Registering Visualizers is the same as registering Methods, with two exceptions.

First, you call plugin.visualizers.register_function to register a Visualizer.

Next, you do not provide outputs or output_descriptions when making this call, as Visualizers, by definition, only return a single visualization. Since the visualization output path is a required parameter, you do not include this in an outputs list (it would be the same for every Visualizer that was ever registered, so it is added automatically).

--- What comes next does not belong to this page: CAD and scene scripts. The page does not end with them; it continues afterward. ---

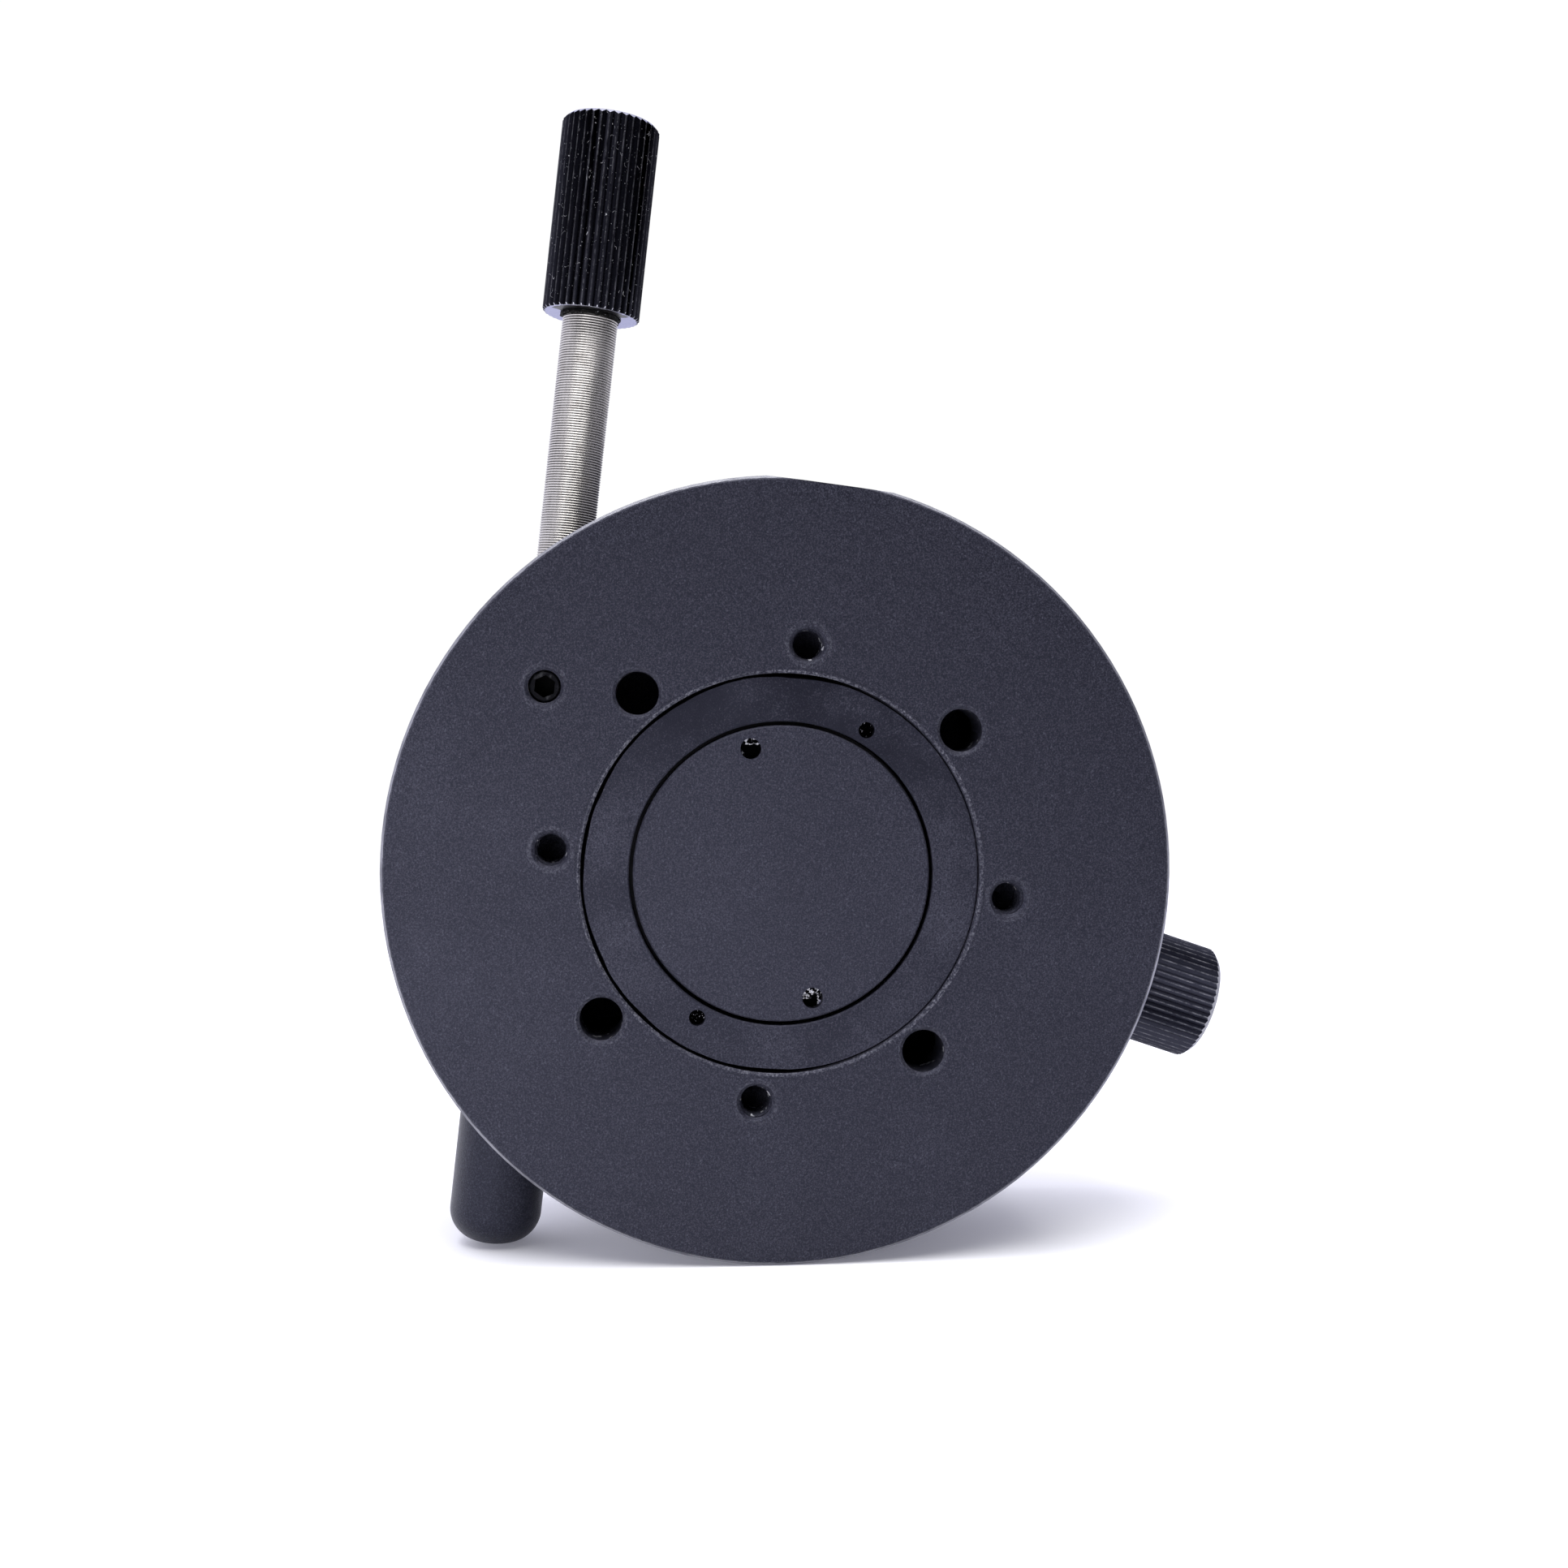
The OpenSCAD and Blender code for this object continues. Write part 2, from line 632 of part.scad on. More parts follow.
module table_screws() {
    color(bare_steel) translate([0, 0, table_top - cap_head_h - cap_recess])
        on_quarters(table_screw_r, 45)
        cap_screw(cap_head_d, cap_head_h, cap_d, table_t - cap_head_h + table_screw_grip, 3);
}

module lower_ball_cage() { color(brass) translate([0, 0, bearing_z]) ball_cage(); }

module lower_balls() { color(steel) translate([0, 0, bearing_z]) balls(); }

module upper_ball_cage() { color(brass) translate([0, 0, upper_z]) ball_cage(); }

module upper_balls() { color(steel) translate([0, 0, upper_z]) balls(); }

// ---- fine screw and plunger ---------------------------------------------------------

module screw_ball() {
    color(steel) on_screw_axis() translate([0, 0, ball_x]) sphere(d = tip_ball_d);
}

// Screw with a cup for its ball and a shank for the knob. Its thread is drawn plain.
module adjuster_screw() {
    color(steel) on_screw_axis() difference() {
        rotate_extrude() polygon([
            [0, screw_x], [screw_d / 2 - end_bevel, screw_x], [screw_d / 2, screw_x + end_bevel],
            [screw_d / 2, knob_x], [shank_d / 2, knob_x],
            [shank_d / 2, knob_x + shank_len], [0, knob_x + shank_len]
        ]);
        translate([0, 0, ball_x]) sphere(d = tip_ball_d + 2 * run_fit);
        translate([0, 0, knob_x + shank_len - thread_depth])
            cylinder(d = cap_d + 2 * seat_fit, h = thread_depth + 1);
    }
}

module adjuster_knob() {
    color(anodise) on_screw_axis() translate([0, 0, knob_x]) difference() {
        knurled_body(knob_d, knob_len, knob_teeth, 0.3, 0.6);
        translate([0, 0, -1])
            cylinder(d = shank_d + 2 * seat_fit, h = shank_len + shank_gap + 1);
        cylinder(d = cap_d + 2 * cap_gap, h = knob_len);
        translate([0, 0, knob_len - knob_bore_depth])
            cylinder(d = cap_head_d + 2 * cap_gap, h = knob_bore_depth + 1);
    }
}

module knob_screw() {
    color(bare_steel) on_screw_axis() translate([0, 0, knob_x + knob_len - knob_bore_depth])
        cap_screw(cap_head_d, cap_head_h, cap_d,
                  shank_inset - knob_bore_depth + knob_screw_grip, 3);
}

// Wire of the spring: rings of points along a helix, joined into one skin.
module plunger_spring() {
    sides = 6;
    per_turn = 14;
    rings = spring_turns * per_turn;
    z0 = spring_x1 + wire_d / 2;
    z1 = spring_x0 - wire_d / 2;
    points = [for (i = [0:rings], j = [0:sides - 1])
        let (a = 360 * i / per_turn, b = 360 * j / sides, r = spring_r + wire_d / 2 * cos(b))
        [r * cos(a), r * sin(a), z0 + (z1 - z0) * i / rings + wire_d / 2 * sin(b)]];
    skin = [for (i = [0:rings - 1], j = [0:sides - 1])
        let (k = (j + 1) % sides)
        [i * sides + j, i * sides + k, (i + 1) * sides + k, (i + 1) * sides + j]];
    ends = [[for (j = [sides - 1:-1:0]) j], [for (j = [0:sides - 1]) rings * sides + j]];
    color(steel) on_plunger_axis() polyhedron(points, concat(skin, ends));
}

// Plunger: round nose, guide that fits the housing, and a spigot inside the spring.
module plunger() {
    r = nose_d / 2;
    guide_r = housing_bore / 2 - run_fit;
    guide_end = guide_x + guide_len;
    color(steel) on_plunger_axis() union() {
        translate([0, 0, plunger_tip_x + r]) sphere(r);
        translate([0, 0, plunger_tip_x + r]) cylinder(r = r, h = guide_x - plunger_tip_x - r);
        translate([0, 0, guide_x]) cylinder(r = guide_r, h = guide_len);
        translate([0, 0, guide_end - eps]) cylinder(r = spring_r - wire_d, h = spigot_len);
    }
}

base();
retaining_ring();
lower_outer_race();
lower_inner_race();
lower_ball_cage();
lower_balls();
outer_spacer();
inner_spacer();
upper_outer_race();
upper_inner_race();
upper_ball_cage();
upper_balls();
spindle();
clamp_disc();
table();
table_screws();
drive_ring();
arm_post();
lock_pad();
lock_screw();
lock_knob();
adjuster_bush();
bush_set_screw();
screw_ball();
adjuster_screw();
adjuster_knob();
knob_screw();
spring_housing();
plunger_spring();
plunger();
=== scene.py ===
# %% [markdown]
# # A manual rotation stage
#
# The stage lies on its base. +Z is its rotation axis, the origin is the centre of the
# base's underside, and the fine screw lies along +X on the -Y side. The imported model
# gives every solid its shape and place, so this script only dresses it: finishes for
# each metal, threads and knurls that are too fine for the solids, the engraved scale,
# and the floor, light and camera.

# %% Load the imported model
import json
import math
import random

import bmesh
import bpy
from mathutils import Matrix, Vector


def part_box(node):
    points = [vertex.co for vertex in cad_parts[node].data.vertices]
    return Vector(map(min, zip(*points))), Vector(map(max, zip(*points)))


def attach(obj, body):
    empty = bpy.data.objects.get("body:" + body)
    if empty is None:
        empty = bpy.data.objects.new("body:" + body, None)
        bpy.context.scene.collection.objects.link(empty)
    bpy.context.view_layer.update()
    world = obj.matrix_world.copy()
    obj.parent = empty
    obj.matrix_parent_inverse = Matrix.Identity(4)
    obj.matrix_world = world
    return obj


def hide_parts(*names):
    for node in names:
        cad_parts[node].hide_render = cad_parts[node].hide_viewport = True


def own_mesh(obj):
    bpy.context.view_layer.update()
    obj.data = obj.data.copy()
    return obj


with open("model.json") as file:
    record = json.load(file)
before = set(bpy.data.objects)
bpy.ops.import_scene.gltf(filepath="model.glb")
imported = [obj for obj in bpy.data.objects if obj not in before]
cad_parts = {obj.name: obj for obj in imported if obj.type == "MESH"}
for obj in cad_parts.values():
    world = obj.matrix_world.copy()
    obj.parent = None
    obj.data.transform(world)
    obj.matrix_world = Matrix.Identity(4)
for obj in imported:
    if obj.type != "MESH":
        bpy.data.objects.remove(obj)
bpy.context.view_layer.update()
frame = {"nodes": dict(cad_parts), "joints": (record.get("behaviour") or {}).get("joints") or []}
scene = bpy.context.scene

# %% [markdown]
# ## Sizes
#
# Pieces are modelled in millimetres, because Blender's tools round off distances that
# are very small, and are scaled to metres at the end. Every size comes from the box of
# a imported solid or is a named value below, so a piece still fits when the model changes.

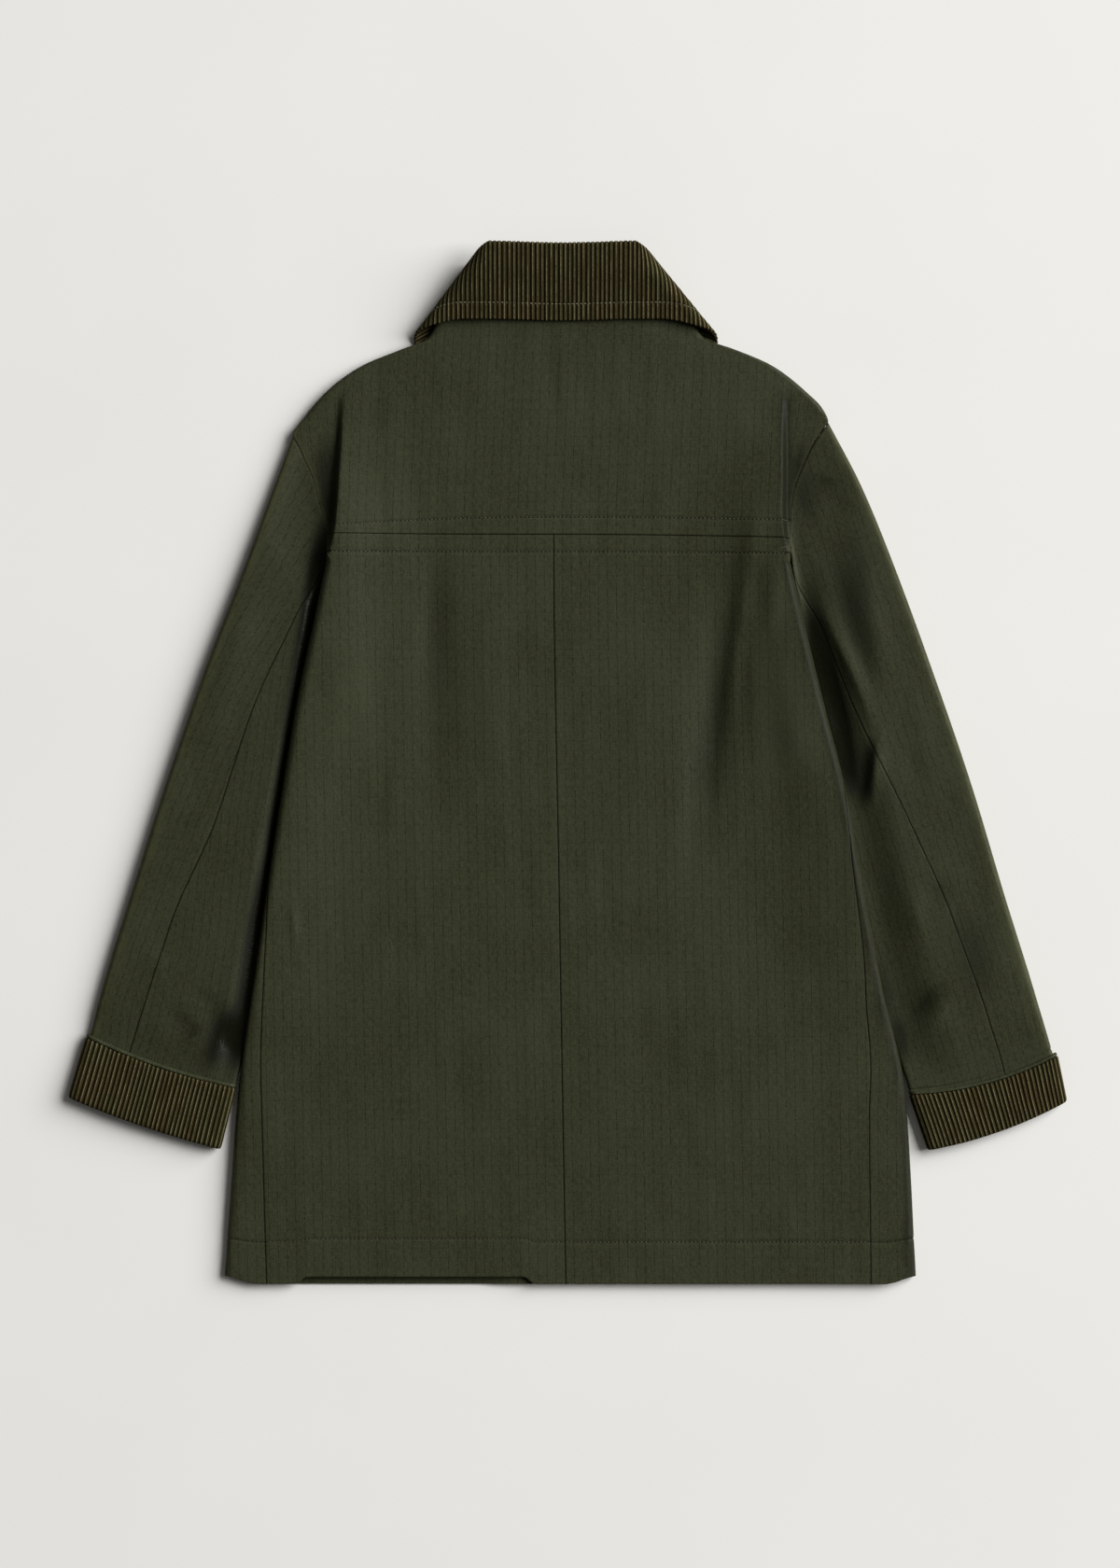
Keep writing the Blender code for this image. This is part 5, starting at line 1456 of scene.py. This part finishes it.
class OBJECT_OT_jacket_stage(bpy.types.Operator):
    """Lay the pale floor, hang the soft light and set the camera straight above"""
    bl_idname = "object.jacket_stage"
    bl_label = "Floor, light and camera"

    def execute(self, context):
        looks = looks_of(context, "stage")
        scene = context.scene
        scene.view_settings.view_transform = "Standard"
        mesh = bpy.data.meshes.new("floor")
        corners = [(x * FLOOR_HALF, y * FLOOR_HALF, FLOOR_LEVEL)
                   for x, y in ((-1, -1), (1, -1), (1, 1), (-1, 1))]
        mesh.from_pydata(corners, [], [(0, 1, 2, 3)])
        linked("floor", mesh, matt_paper(looks))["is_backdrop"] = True
        scene.world = bpy.data.worlds.new("soft room")
        scene.world.use_nodes = True
        background = scene.world.node_tree.nodes["Background"]
        connect(background, {"Color": linear("#f6f5f1"), "Strength": looks.fill})
        key = bpy.data.lights.new("key", "AREA")
        key.shape = "RECTANGLE"
        key.size = key.size_y = KEY_SIZE
        key.energy = looks.key
        key.color = (1.0, 0.998, 0.990)
        lamp = bpy.data.objects.new("key", key)
        lamp.location = KEY_PLACE
        direction = np.array(KEY_PLACE) / np.linalg.norm(KEY_PLACE)
        turn = math.atan2(direction[1], direction[0]) + math.pi / 2
        lamp.rotation_euler = (math.acos(direction[2]), 0.0, turn)
        camera = bpy.data.cameras.new("camera")
        camera.sensor_fit = "VERTICAL"
        camera.sensor_height = 36.0
        camera.lens = camera.sensor_height * looks.height / VIEW_HEIGHT
        camera.clip_end = 50.0
        holder = bpy.data.objects.new("camera", camera)
        holder.location = (*VIEW_CENTRE, looks.height)
        for item in (lamp, holder):
            scene.collection.objects.link(item)
        scene.camera = holder
        return {"FINISHED"}


PIECES = (
    OBJECT_OT_jacket_back, OBJECT_OT_jacket_fronts, OBJECT_OT_jacket_sleeves, OBJECT_OT_jacket_cuffs,
    OBJECT_OT_jacket_collar, OBJECT_OT_jacket_stitches, OBJECT_OT_jacket_stage,
)
LOOKS = {"cloth": ClothLooks, "corduroy": CorduroyLooks, "thread": ThreadLooks, "stage": StageLooks}


class VIEW3D_PT_jacket(bpy.types.Panel):
    """Lists the jacket's looks and the operators that make its pieces"""
    bl_idname = "VIEW3D_PT_jacket"
    bl_label = "Oilskin jacket"
    bl_space_type = "VIEW_3D"
    bl_region_type = "UI"
    bl_category = "Jacket"

    def draw(self, context):
        for name, group in LOOKS.items():
            box = self.layout.box()
            box.label(text=name.capitalize())
            for prop in group.__annotations__:
                box.prop(looks_of(context, name), prop)
        for operator in PIECES:
            self.layout.operator(operator.bl_idname)


def register():
    for group in (*LOOKS.values(), *PIECES, VIEW3D_PT_jacket):
        bpy.utils.register_class(group)
    for name, group in LOOKS.items():
        setattr(bpy.types.Scene, "jacket_" + name, bpy.props.PointerProperty(type=group))


def unregister():
    for name in LOOKS:
        delattr(bpy.types.Scene, "jacket_" + name)
    for group in (VIEW3D_PT_jacket, *reversed(PIECES), *reversed(LOOKS.values())):
        bpy.utils.unregister_class(group)


def main():
    register()
    for operator in PIECES:
        group, name = operator.bl_idname.split(".")
        getattr(getattr(bpy.ops, group), name)()
    sizes = {"cad": CAD_BOX, "visual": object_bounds()}
    plain = {key: [[float(c) for c in corner] for corner in box] for key, box in sizes.items()}


if __name__ == "__main__":
    main()
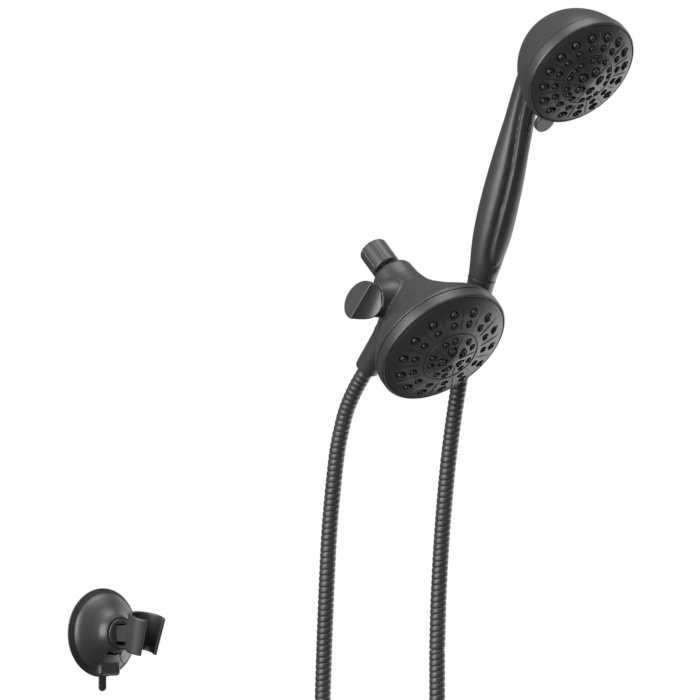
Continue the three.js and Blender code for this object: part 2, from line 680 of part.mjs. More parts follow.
addInlet();
addBallJoint();
addHousing();
addDiverter();
addFace(FIXED_FACE, headFaceFrame);
add('dock', dock(), black, headFrame);
add('dock_screw', dockScrew(), steel, headFrame);
addHose();
addHandset();
addFace(HAND_FACE_UNIT, handFaceFrame);
addBracket();

export default part;
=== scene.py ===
"""Looks of the shower set: fixed spray head, docked handset, hose loop and suction bracket.

Shapes are worked out in millimetres, in the local frames of the CAD part, and placed in metres.
"""

import json
import math

import bmesh
import bpy
import numpy as np
from mathutils import Matrix, Vector


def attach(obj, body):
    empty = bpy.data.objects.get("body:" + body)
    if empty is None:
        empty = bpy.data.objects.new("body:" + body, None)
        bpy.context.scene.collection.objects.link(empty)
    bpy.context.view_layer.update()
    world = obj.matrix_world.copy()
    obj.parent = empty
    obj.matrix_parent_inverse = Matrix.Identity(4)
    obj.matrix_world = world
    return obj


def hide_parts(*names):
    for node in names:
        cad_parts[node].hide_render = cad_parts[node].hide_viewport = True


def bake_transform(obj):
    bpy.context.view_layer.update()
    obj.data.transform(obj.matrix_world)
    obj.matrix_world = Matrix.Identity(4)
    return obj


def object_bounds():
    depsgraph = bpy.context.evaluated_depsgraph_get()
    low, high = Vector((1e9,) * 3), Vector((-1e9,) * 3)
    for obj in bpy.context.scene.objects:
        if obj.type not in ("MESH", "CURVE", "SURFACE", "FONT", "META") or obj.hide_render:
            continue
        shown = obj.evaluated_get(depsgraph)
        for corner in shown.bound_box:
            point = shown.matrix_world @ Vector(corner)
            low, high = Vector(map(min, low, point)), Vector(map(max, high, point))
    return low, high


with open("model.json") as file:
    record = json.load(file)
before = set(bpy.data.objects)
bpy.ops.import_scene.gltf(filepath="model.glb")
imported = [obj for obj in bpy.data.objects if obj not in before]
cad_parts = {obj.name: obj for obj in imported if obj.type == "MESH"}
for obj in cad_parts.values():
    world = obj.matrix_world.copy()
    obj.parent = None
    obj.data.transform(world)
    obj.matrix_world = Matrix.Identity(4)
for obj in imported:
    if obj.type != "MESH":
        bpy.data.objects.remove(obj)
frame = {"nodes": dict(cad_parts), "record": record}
cad_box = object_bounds()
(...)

Registering q2_diversity.alpha_group_significance as a Visualizer looks like the following:

plugin.visualizers.register_function(
    function=q2_diversity.alpha_group_significance,
    inputs={'alpha_diversity': SampleData[AlphaDiversity]},
    parameters={'metadata': Metadata},
    input_descriptions={
        'alpha_diversity': 'Vector of alpha diversity values by sample.'
    },
    parameter_descriptions={
        'metadata': 'The sample metadata.'
    },
    name='Alpha diversity comparisons',
    description=("Visually and statistically compare groups of alpha diversity"
                 " values.")
)

Defining your plugin object as an entry point

Finally, you need to tell QIIME where to find your instantiated Plugin object. This is done by defining it as an entry_point in your project’s setup.py file. In q2-diversity, this is done as follows:

setup(
    ...
    entry_points={
        'qiime2.plugins': ['q2-diversity=q2_diversity.plugin_setup:plugin']
    }
)

The relevant key in the entry_points dictionary will be 'qiime2.plugins', and the value will be a single element list containing a string formatted as <distribution-name>=<import-path>:<instance-name>. <distribution-name> is the name of the Python package distribution (matching the value passed for name in this call to setup); <import-path> is the import path for the Plugin instance you created above; and <instance-name> is the name for the Plugin instance you created above.

Testing your plugin with q2cli during development

If you are testing your plugin with q2cli (i.e. the qiime command) while you are developing it, you’ll need to run qiime dev refresh-cache to see the latest changes to your plugin reflected in the command line interface (CLI). You’ll need to run this command anytime you modify your plugin’s interface (e.g. add/rename/remove a command or its inputs/parameters/outputs, and edit any of the plugin/action/input/parameter/output descriptions).

Another option is to set the environment variable Q2CLIDEV=1 so that the cache is refreshed every time a command is run. This will slow down the CLI while developing because refreshing the cache is slow. However, the CLI is much faster when a user installs release versions of QIIME 2 and plugins, so this slowdown should only be apparent when developing a plugin.

This manual refreshing of the q2cli cache is necessary because it can’t detect when changes are made to a plugin’s code while under development (the plugin’s version remains the same across code edits). This manual refreshing of the cache should only be necessary while developing a plugin; when users install QIIME 2 and your released plugin (i.e. no longer in development), the cache will automatically be updated when necessary.

Plugin testing

Many of the QIIME 2 plugins, including q2-emperor and q2-diversity, have continuous integration (CI) configuration for GitHub Actions in their software repositories. This allows for automated testing any time a change to the plugin code is committed on GitHub if GitHub Actions are enabled on the plugin’s software repository. Plugin CI testing generally includes flake8 linting/style-checking and a nose or py.test command for running unit tests.

Plugin developers are encouraged to add unit tests for their plugin’s functionality, and to perform style checking with flake8. Unit tests are an important part of determining if your software is working as expected, which will give you and your users confidence in the plugin. Adhering to a style convention, and checking that style with a tool like flake8, is very helpful for others who want to understand your code, including users who want an in depth understanding of the functionality and potential open source software contributors.

Wilson et al. (2014) present a good discussion of software testing and related topics that is very helpful for scientists who are beginning to develop and distribute software.

Advanced plugin development

Defining semantic types, data layouts, and view readers/writers

This section is currently incomplete. In the meantime, if you have questions about these advanced plugin development topics, feel free to get in touch with us on the forum. For an example of a plugin that define semantic types, data layouts, and view readers/writers, see q2-types.

Example plugins

  • q2-emperor: This is a simple plugin that is defined as a stand-alone package. It provides QIIME 2 access to functionality defined in Emperor.

  • q2-diversity: This is a more complex plugin, where the plugin is defined in the same package as the functionality that it’s providing access to.

  • q2-types: This is a more complex plugin defining real-world QIIME 2 types for bioinformatics/microbiome analyses.